Questo schifo proseguirà per altri dieci o vent’anni, Falcone & Borsellino continueranno a essere strattonati da una parte e dall’altra sino a essere definitivamente svuotati - forse già lo sono - di ciò che veramente furono e di ciò che veramente fecero. Sui loro nomi e sulle loro fotografie andrebbe seriamente proposta una moratoria, una sorta di imposta da far pagare ogni qualvolta si ritenga di dover imbracciare la loro icona come una clava. Ma è troppo tardi, lo è da una vita, è dall’estate 1992 che la loro memoria è finita nel canaio. Senza contare il relativo parentado in circolazione, i fratelli e le sorelle e le cugine, personcine dignitose mischiate ad autentici casi umani. Scaraventare il cadavere di Falcone & Borsellino ai piedi dell’avversario politico - come ha tentato di fare stavolta l’Espresso, arruolandoli nella campagna contro la legge anti-intercettazioni - resta comunque una porcata peggiore di quella che ha riguardato altri personaggi ed «eroi» pure defunti. Va oltre ogni fisiologia.
Esiste - lo scriviamo per pararci il sedere - anche una strumentalizzazione più reazionaria e di destra: parlando di separazione delle carriere basta rilanciare l’articolo de La Repubblica del 3 ottobre 1991 in cui Falcone si diceva favorevole a una riforma in questa direzione; nel sostenere l’inesistenza del fatidico Terzo livello mafioso basta citare quanto il medesimo disse alla Stampa del 30 luglio 1989, laddove Falcone lo riteneva inesistente; per le critiche alla politicizzazione della magistratura ci soccorre un’intervista a Falcone de La Stampa (6 settembre 1991) mentre per le critiche alle correnti del Csm basterebbe ancora La Repubblica (20 gennaio 1990) e insomma: nello schifo a cui è ridotto il giornalismo e la lotta politica basta davvero poco per arruolare i due magistrati dove faccia comodo.
Per Falcone è facilissimo.

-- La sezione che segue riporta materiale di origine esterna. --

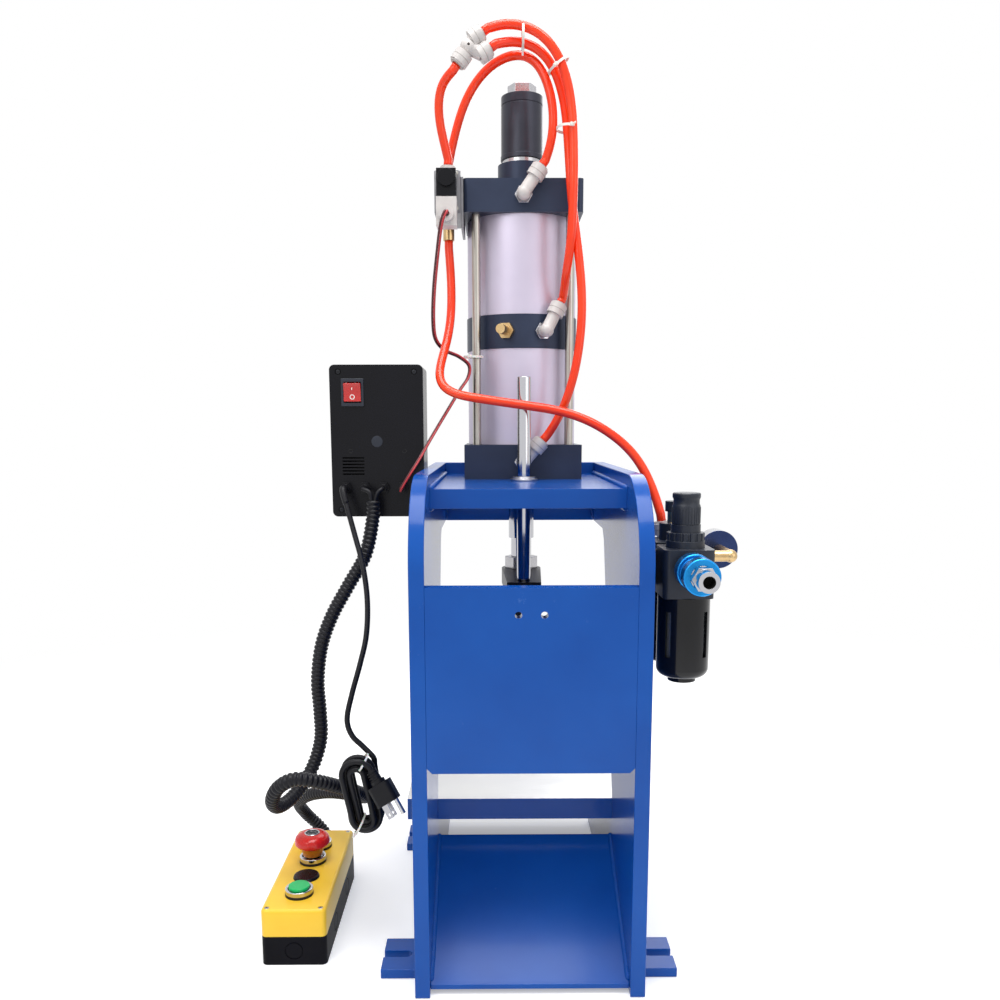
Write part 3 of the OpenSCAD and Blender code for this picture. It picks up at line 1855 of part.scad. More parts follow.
// Samples at equal steps of length along a polyline
function lengths(s) = [
  for (i = 0, sum = 0; i < len(s);
    i = i + 1, sum = i < len(s) ? sum + norm(s[i] - s[i - 1]) : sum) sum
];
function at_length(s, ls, x, k) =
  let (t = (x - ls[k]) / (ls[k + 1] - ls[k])) s[k] + (s[k + 1] - s[k]) * t;
function even_samples(s, n) =
  let (ls = lengths(s), whole = ls[len(ls) - 1])
  [
    for (i = 0, k = 0; i < n;
      i = i + 1,
      k = i < n ? search_up(ls, whole * i / (n - 1), k) : k)
      at_length(s, ls, whole * i / (n - 1), k)
  ];
function search_up(ls, x, k) =
  k < len(ls) - 2 && ls[k + 1] < x ? search_up(ls, x, k + 1) : k;

module conduit_tube() {
  fine = spline(conduit_route, 8);
  s = even_samples(fine, conduit_rings);
  t = ended(tangents(s), unit(conduit_route[1] - conduit_route[0]), [0, -1, 0]);
  n = normals(t);
  bores = [for (i = [0 : bore_steps : conduit_rings - 1]) i];
  outer = [
    for (i = [0 : conduit_rings - 1])
      each ring_points(s[i], t[i], n[i],
        i % 2 == 0 ? conduit_d / 2 - rib_h : conduit_d / 2, conduit_sides)
  ];
  inner = [
    for (i = bores) each ring_points(s[i], t[i], n[i], conduit_bore / 2, conduit_sides)
  ];
  skin = len(outer);
  last_outer = skin - conduit_sides;
  last_inner = skin + (len(bores) - 1) * conduit_sides;
  polyhedron(
    points = concat(outer, inner),
    faces = concat(
      side_faces(0, conduit_rings, conduit_sides, false),
      side_faces(skin, len(bores), conduit_sides, true),
      ring_faces(0, skin, conduit_sides, false),
      ring_faces(last_outer, last_inner, conduit_sides, true)
    )
  );
}
rib_h = 1.2;
function ring_faces(a, b, sides, flip) = [
  for (j = [0 : sides - 1])
    let (k = (j + 1) % sides)
    each flip
      ? [[a + j, b + k, a + k], [a + j, b + j, b + k]]
      : [[a + j, a + k, b + k], [a + j, b + k, b + j]]
];

module conduit() {
  mouth = conduit_route[0];
  mouth_dir = unit(conduit_route[1] - mouth);
  side = unit(cross(mouth_dir, [0, 1, 0]));
  color("black") {
    conduit_tube();
    for (i = [0, 1]) {
      shift = (2 * i - 1) * (lead_in_d / 2 + fit_gap) * side;
      inside = mouth + lead_in_d * mouth_dir + shift;
      outside = mouth - 2 * lead_in_d * mouth_dir + 2 * shift;
      hose(gland_tip(i + 1), [0, -1, 0], [outside], inside, -mouth_dir,
        lead_in_d, 3, wire_sides);
    }
  }
}
lead_in_d = 4.8;

// Power cord: free stretch, then the hank, then the plug

hank_dir_down = [sin(hank_tilt), 0, -cos(hank_tilt)];
hank_side = [cos(hank_tilt), 0, sin(hank_tilt)];
hank_start = hank_pos + hank_r * hank_side - hank_run / 2 * hank_dir_down;

module power_cord() {
  color("black")
    hose(gland_tip(0), [0, -1, 0], hung(cord_points), hank_start, -hank_dir_down,
      cord_d, 2, conduit_sides);
}

// One turn: a run down, a half round, a run up and a half round. The radius shrinks by one
// pitch a turn, and grows again after each climb to the next layer.
hank_in_r = hank_r - hank_turns_in * hank_pitch;
hank_run_share = hank_run / (2 * hank_run + PI * (hank_r + hank_in_r));
function hank_leg(u) = floor(u / hank_turns_in);
function hank_along(u) =
  let (v = u - hank_leg(u) * hank_turns_in)
  max(0, v - hank_run_share) / (hank_turns_in - hank_run_share);
function hank_radius(u) =
  let (a = hank_along(u))
  hank_leg(u) % 2 == 0
    ? hank_r + (hank_in_r - hank_r) * a
    : hank_in_r + (hank_r - hank_in_r) * a;
function eased(x) = x * x * (3 - 2 * x);
function hank_depth(u) =
  let (v = u - hank_leg(u) * hank_turns_in)
  hank_layer * (hank_leg(u) + eased(min(1, v / hank_run_share)));
function hank_flat(u) =
  let (
    r = hank_radius(u),
    phase = u - floor(u),
    half = phase < 0.5 ? phase : phase - 0.5,
    sign = phase < 0.5 ? 1 : -1,
    turn = 180 * (half - hank_run_share) / (0.5 - hank_run_share)
  )
  half < hank_run_share
    ? sign * [r, hank_run * (0.5 - half / hank_run_share)]
    : sign * [r * cos(turn), -hank_run / 2 - r * sin(turn)];
function hank_point(u) =
  let (p = hank_flat(u))
  hank_pos + p.x * hank_side - p.y * hank_dir_down - [0, hank_depth(u), 0];
hank_last = hank_turns - hank_end_short;
hank_count = round(hank_last * hank_steps);
hank_samples = [for (i = [0 : hank_count]) hank_point(hank_last * i / hank_count)];
hank_end_dir = unit(hank_samples[hank_count] - hank_samples[hank_count - 1]);
plug_dir = [
  cos(plug_forward) * sin(plug_lean), -sin(plug_forward), -cos(plug_forward) * cos(plug_lean)
];
hank_bend = hank_samples[hank_count] + plug_tail * hank_end_dir;
hank_bent = hank_bend + plug_tail * unit(hank_end_dir + plug_dir);
hank_tail = hank_bent + plug_tail * plug_dir;

module cord_hank() {
  s = concat(hank_samples, [hank_bend, hank_bent, hank_tail]);
  color("black")
    swept(s, hank_dir_down, plug_dir, cord_d / 2, hex_sides);
}

module power_plug() {
  body_z = plug_relief_l + plug_neck_l;
  color("black")
    translate(hank_tail)
      rotate([0, 180 - plug_lean, 0])
        rotate([plug_forward, 0, 0])
        difference() {
          union() {
            cylinder(d1 = plug_relief_d - 2 * over, d2 = plug_relief_d,
              h = plug_relief_l);
            translate([0, 0, plug_relief_l])
              cylinder(d = plug_neck_d, h = plug_neck_l + over);
            translate([0, 0, body_z])
              linear_extrude(plug_body_l)
                rounded_rect(plug_body_w, plug_body_t, plug_corner);
            for (y = [-1, 1])
              translate([
                blade_in - blade_w / 2, y * blade_gap / 2 - blade_t / 2,
                body_z + plug_body_l - over
              ])
                cube([blade_w, blade_t, blade_l + over]);
            translate([-earth_pin_off, 0, body_z + plug_body_l - over])
              cylinder(d = earth_pin_d, h = earth_pin_l + over);
          }
          translate([
            blade_in, -blade_gap, body_z + plug_body_l + blade_hole_up
          ])
            along_y()
              cylinder(d = blade_w / 2, h = 2 * blade_gap);
        }
}

side_plates();
rear_panel();
head_plate();
front_cross_plates();
work_table();
discharge_chute();
mounting_feet();
lower_cap();
cylinder_tubes();
middle_ring();
upper_cap();
tie_rods();
rod_bushings();
guide_bushing();
cap_screws();
piston_rod();
pistons();
piston_seals();
stop_bumper();
adjuster_sleeve();
rod_nuts();
link_plate();
guide_rod();
tool_holder();
valve_body();
valve_coil();
valve_connector();
brackets();
port_nipples();
push_in_fittings();
hose_splitter();
brass_fittings();
cylinder_hoses();
supply_hose();
signal_lead();
control_box();
control_box_lid();
rocker_bezel();
rocker_switch();
cable_glands();
filter_regulator();
lubricator();
unit_bowls();
regulator_knob();
pressure_gauge();
gauge_needle();
shutoff_valve();
shutoff_sleeve();
station_base();
station_lid();
station_bezels();
start_button_near();
start_button_far();
stop_button();
stop_stem();
blank_plug();
conduit();
power_cord();
cord_hank();
power_plug();
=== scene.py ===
from math import cos, hypot, pi, radians, sin
import bpy
import bmesh
from mathutils import Matrix, Vector, noise


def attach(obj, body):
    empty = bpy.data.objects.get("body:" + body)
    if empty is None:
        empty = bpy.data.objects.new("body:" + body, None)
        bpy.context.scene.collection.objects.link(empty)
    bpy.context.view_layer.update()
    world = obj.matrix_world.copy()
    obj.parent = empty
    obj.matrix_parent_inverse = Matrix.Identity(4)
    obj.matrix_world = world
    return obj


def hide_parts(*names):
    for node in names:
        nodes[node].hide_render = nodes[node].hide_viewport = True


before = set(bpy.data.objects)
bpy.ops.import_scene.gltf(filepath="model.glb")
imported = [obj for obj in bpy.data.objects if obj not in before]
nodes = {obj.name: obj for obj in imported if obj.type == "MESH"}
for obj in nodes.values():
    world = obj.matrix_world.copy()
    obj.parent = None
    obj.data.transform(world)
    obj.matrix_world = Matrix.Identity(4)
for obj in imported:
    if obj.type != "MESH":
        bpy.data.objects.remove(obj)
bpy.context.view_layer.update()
scene = bpy.context.scene
print("frame loaded:", len(nodes), "nodes")


# small helpers

def mm(*values):
    # millimetres to a point in metres
    return Vector(values) / 1000


def hexToLinear(code):
    channels = [int(code[i:i + 2], 16) / 255 for i in (0, 2, 4)]
    return (*[c / 12.92 if c <= 0.04045 else ((c + 0.055) / 1.055) ** 2.4 for c in channels], 1)


def addNode(material, kind, sockets=None, **settings):
    # one node, its settings, and what goes into its sockets: a value or another node's output
    node = material.node_tree.nodes.new(kind)
    for key, value in settings.items():
        setattr(node, key, value)
    for key, value in (sockets or {}).items():
        if isinstance(value, bpy.types.NodeSocket):
            material.node_tree.links.new(value, node.inputs[key])
        else:
            node.inputs[key].default_value = value
    return node


def blankMaterial(name):
    material = bpy.data.materials.new(name)
    material.use_nodes = True
    material.node_tree.nodes.clear()
    return material


socketNames = {"ior": "IOR", "specular": "Specular IOR Level", "coat": "Coat Weight",
               "coatRoughness": "Coat Roughness", "transmission": "Transmission Weight",
               "subsurface": "Subsurface Weight", "subsurfaceScale": "Subsurface Scale"}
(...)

Per Borsellino forse un po’ meno, ma qui è disponibile una comoda scorciatoia: ricordare che era di destra. Giuseppe Ayala, quando all’inizio del 1992 lasciò il palazzo di Giustizia perché si era candidato al Parlamento, ebbe un dialogo con Borsellino decisamente surreale: «Non ti posso votare»; «Perché?»; «Sono monarchico, la Repubblica non fa per me. Tu sei repubblicano e io non ti voto». Tutto ovviamente sul filo dell’ironia, come per gli sfottò legati al passato di Borsellino da simpatizzante del Fuan: «Lo chiamavo camerata Borsellino», ha raccontato Ayala ne «La guerra dei giusti», «Ci rideva su, io entravo sguainando il braccio destro e lui rispondeva allo stesso modo».
Amico vero di Borsellino del resto era Guido Lo Porto, deputato missino, oppure Giuseppe Tricoli, il professore di Storia con cui Borsellino passò l’ultimo giorno della sua vita. Anche la madre di Paolo Borsellino era un bel tipetto: quando gli Alleati sbarcarono in Sicilia vietò ai figli di accettare doni dagli americani. Basta questo, per arruolarlo a destra? No. Ma basterebbe anche questo per non arruolarlo neppure a sinistra o al servizio di buffonesca campagna post-mortem, lui al pari di «Giovanni».
Ma non c’è speranza. Basti che tra gli strumentalizzatori di Falcone c’è a tutt’oggi quel Leoluca Orlando secondo il quale Falcone voleva proteggere Andreotti. Poi, quando Falcone accettò l’invito del Guardasigilli Claudio Martelli a dirigere gli Affari penali, la gragnuola delle accuse si fece ancora più infame. Ma basta così. ora. La verità è che Falcone e Borsellino avevano opinioni che oggi qualche deficiente attribuirebbe direttamente alla P2. Anche ora la voglia di raccontare le orrende strumentalizzazioni a cui i due furono sottoposti (dalla sinistra, dal Csm, da tanti professionisti antimafia tutt’ora in gran spolvero) è sempre forte, e a rileggere certe vecchie carte risale l’adrenalina. Il massimo sforzo bipartisan che si potrebbe fare resta questo: tacere. Ma c’è chi non vuole farlo.